A recent surprisingly positive study on the effects of global warming has uncovered a strange fact. We may cry over Antarctic melting, but penguins love it! How can this be? Well, if we’re to ignore the other long term dangers to them, they are getting more food! And how could they not like that?
Global warming has one too many bad consequences. They are impossible to list here due to their numbers. However, it seems that there are some animals out there in the open world that are actually doing well with, and we can’t blame them.
Just as real estate agents go bananas when the prices go up, so do penguins when the water levels go up. At least they might, if they knew what that actually means for them.
This recent find, published in the Oceans issue of the Journal of Geophysical Research, has some interesting implications. Now, some of you may know that the Antarctic continent is pretty much a ginormous megastructure of ice. And due to recent turnouts in climate change, the continents itself, its ice sheets, its glaciers – are all melting. And humans are looking at this with an uncomfortable look on their faces.
It’s a signal of the worsening effects of greenhouse gas emissions. Climate change denial is actually backing down, since their main argument in the past was the fact that Antarctica was still OK. Well not it’s not. But the surprise good news is that, all that freshwater being dumped into the ocean is filling it with iron. Iron, as the biologists might know, is the most important part in the diet of phytoplankton.
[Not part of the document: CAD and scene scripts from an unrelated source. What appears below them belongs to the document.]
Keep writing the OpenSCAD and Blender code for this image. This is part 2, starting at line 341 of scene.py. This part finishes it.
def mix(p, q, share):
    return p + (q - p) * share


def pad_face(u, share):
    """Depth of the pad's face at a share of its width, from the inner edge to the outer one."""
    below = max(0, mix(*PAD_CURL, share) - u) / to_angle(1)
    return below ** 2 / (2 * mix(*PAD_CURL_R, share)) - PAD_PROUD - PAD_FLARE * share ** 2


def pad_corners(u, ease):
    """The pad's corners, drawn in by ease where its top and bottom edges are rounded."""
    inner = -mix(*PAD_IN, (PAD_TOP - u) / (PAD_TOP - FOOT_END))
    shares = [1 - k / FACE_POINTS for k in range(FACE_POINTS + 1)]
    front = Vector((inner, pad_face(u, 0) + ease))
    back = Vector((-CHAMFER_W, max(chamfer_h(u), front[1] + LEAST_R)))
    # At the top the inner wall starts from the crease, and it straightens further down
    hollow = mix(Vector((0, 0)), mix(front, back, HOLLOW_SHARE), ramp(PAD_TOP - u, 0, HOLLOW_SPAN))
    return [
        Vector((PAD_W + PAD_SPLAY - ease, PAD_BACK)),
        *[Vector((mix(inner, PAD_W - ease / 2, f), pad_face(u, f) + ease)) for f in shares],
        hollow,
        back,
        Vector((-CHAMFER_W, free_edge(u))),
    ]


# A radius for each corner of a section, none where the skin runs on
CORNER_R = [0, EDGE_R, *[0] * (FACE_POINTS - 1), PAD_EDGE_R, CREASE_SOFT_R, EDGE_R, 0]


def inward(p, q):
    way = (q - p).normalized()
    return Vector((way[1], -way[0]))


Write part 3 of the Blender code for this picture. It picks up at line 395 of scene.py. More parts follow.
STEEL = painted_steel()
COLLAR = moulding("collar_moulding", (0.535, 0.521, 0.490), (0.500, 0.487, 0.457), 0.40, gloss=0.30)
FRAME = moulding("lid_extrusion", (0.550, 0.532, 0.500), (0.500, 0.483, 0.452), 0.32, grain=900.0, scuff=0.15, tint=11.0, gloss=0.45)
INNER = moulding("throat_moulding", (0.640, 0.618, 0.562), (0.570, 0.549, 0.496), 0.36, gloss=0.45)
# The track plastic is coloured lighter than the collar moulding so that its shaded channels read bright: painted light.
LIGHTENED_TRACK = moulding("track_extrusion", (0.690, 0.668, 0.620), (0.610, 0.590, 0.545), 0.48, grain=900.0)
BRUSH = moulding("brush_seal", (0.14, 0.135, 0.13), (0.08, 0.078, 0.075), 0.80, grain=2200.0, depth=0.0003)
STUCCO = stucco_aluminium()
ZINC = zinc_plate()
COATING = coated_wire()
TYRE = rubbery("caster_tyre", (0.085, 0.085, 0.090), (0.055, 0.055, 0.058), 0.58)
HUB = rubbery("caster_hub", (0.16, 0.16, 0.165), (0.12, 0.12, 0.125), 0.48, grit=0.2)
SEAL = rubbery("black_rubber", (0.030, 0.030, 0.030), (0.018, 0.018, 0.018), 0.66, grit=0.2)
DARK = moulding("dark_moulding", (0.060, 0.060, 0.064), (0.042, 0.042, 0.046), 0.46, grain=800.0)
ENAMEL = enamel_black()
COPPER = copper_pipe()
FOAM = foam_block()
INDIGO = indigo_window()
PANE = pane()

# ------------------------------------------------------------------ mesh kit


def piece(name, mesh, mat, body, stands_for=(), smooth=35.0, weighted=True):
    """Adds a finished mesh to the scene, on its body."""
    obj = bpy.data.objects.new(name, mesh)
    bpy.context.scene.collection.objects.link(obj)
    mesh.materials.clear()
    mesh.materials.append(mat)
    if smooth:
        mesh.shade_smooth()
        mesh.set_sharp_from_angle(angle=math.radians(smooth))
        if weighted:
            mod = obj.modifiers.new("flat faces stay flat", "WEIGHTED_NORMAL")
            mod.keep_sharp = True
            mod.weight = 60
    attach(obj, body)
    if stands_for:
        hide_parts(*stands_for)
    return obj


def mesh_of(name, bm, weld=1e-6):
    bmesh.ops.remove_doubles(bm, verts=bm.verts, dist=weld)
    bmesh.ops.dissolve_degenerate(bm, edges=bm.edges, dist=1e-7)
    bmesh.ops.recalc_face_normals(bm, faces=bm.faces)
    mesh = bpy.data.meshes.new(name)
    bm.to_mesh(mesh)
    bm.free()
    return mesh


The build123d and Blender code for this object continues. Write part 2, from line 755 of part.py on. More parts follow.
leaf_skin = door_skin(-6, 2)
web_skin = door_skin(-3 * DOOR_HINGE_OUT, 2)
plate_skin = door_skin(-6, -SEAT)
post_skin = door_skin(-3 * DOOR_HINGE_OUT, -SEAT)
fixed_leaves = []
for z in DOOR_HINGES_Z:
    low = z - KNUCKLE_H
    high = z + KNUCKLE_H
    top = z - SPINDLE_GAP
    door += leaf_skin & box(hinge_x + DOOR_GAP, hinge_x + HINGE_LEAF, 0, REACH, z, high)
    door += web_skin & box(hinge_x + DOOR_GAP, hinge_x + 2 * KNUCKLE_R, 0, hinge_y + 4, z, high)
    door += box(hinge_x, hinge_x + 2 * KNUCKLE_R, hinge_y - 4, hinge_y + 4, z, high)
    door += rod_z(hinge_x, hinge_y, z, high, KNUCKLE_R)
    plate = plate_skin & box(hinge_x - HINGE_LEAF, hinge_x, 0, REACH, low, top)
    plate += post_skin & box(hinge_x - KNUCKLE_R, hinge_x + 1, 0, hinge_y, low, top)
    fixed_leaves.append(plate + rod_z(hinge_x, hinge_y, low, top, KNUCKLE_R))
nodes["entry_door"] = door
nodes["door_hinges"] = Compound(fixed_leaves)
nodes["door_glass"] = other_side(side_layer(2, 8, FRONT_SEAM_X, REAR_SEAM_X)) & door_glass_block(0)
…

Phytoplankton is on the lowest of the low levels of the food chain in the oceans. It itself is the main component of the diet of krill, fish, and other organisms. And who eats fish, krill and other sea-dwelling small organisms? The answer should be obvious by now: penguins. But not only, whales and seals also.
The researchers from Stanford University used satellite imagery to look at polynyas, or portions of water which are teeming with life, due to their warmness, by comparison with other parts of the ocean. In the Antarctic region, there are 46 such zones. In and around this zones, fish are everywhere, as are penguins and seals, which need big populations of fish to survive.
To the scientists’ great shock, a big 60% of the boom in life in the polynyas was due to the surrounding glaciers melting. However, the scientists need more time to confirm their results, as they only had satellite images of the areas, since getting to such remote, inhospitable areas would be incredibly hard, if not impossible.